Ahlak, bugün günümüzde bile pek çok insanın ulaşamadığı veya tanımlamakta zorlandığı veya tüm insanlık açısından tanımlanması en problemli kavramlardan bir tanesidir. Bugün ahlaklı olmak dediğimiz zaman hala insanlar bu kavramı kendilerine göre yorumlayıp, ahlakı sadece kendilerine ve kendi bünyelerine alıp onu evrensel hale getirmekten çok uzakta yaşamaktadırlar. Peki, ahlak niçin bir türlü temellendirilemiyor veyahut da temellendirilmesi için bugüne kadar neler yapıldı ve yapılmaya devam edilecek? Ahlakın temellendirilmesine baktığımız zaman binlerden de önce felsefecilerin ahlakı temellendirmeye çalıştıklarını görebiliriz.

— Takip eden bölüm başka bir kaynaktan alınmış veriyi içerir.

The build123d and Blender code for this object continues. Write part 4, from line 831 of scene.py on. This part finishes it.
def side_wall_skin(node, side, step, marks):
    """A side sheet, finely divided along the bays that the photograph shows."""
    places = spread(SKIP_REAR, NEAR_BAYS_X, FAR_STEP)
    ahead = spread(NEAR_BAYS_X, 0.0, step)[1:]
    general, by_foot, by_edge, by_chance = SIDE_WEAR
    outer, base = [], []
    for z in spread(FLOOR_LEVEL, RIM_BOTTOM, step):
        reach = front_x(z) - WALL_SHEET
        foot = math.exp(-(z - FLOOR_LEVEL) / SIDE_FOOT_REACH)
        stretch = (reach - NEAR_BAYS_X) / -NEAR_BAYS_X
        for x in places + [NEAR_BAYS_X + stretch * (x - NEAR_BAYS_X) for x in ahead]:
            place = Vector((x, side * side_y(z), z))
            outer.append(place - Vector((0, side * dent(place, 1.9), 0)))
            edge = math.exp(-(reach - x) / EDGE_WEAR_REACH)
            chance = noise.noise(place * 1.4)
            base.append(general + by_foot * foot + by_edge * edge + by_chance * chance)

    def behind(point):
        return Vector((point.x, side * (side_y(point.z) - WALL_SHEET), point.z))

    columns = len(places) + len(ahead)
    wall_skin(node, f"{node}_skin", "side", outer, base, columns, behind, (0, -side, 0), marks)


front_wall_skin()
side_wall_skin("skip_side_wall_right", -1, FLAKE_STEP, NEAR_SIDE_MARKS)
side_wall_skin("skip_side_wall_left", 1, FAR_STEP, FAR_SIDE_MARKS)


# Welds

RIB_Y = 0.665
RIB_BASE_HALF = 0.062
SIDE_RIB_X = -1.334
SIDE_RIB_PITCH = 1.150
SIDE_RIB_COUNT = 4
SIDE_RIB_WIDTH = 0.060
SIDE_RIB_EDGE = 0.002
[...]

Antik dönemdeki felsefecilerin ardından bu misyonu ahlakı temellendirme görevini dinler, inanç sistemleri üstlenmiştir. Ancak bugün de onların bu konuda çok başarılı olamadığını görebiliriz etrafımıza baktığımız zaman. Dünya çapında ahlakın hala temellendirilememiş ve bir türlü evrenselleştirilememiş olduğunu görebiliriz. Çünkü insan doğası değişmiyor. İnsan doğası önce kendine ve kendinden olana, kendine yakın olana çalışmaya yönelik olduğu için ahlak da evrenselleşemiyor. Sadece bireyin kendisine veya kendi cümlesine karşı uygulanan bir yazısız kurallar dizisi olarak kalıyor. Ama ahlak evrenselleşemiyor.

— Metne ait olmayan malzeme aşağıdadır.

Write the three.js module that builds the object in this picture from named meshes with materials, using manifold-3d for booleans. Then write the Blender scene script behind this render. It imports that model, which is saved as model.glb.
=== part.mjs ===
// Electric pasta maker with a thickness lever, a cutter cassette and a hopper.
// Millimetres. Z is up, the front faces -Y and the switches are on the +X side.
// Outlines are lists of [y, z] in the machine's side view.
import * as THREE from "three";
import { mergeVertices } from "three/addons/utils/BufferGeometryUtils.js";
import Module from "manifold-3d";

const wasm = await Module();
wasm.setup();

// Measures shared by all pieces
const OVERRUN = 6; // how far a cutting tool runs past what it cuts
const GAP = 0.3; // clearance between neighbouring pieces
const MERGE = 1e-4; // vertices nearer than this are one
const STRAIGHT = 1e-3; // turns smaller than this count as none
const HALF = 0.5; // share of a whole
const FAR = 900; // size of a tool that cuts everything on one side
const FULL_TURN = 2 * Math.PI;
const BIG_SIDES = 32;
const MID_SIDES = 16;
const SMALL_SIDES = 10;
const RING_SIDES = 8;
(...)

Ve evrenselleşemeyen ahlak o gruptan olmayan kişiye karşı insanda her şeyi yapma hakkını kendisinde görmesine sebep oluyor ve insan bunu yapıyor da. İnsan birbirlerini, insanlar birbirlerini öldürüyor, birbirlerinin arkasından işler çeviriyorlar, birbirlerine karşı ahlaksızlık yapıyorlar. Veyahut da kendi haz ve eğlenceleri uğruna ahlakı sadece kendilerine yönelik bir kavram olarak görüyorlar ve dışarıya bunu böyle yansıtmıyorlar. Sonuç olarak ahlakın temellendirilme çabaları bizzat insan doğasının kendisi yüzünden başarılamıyor diyebiliriz.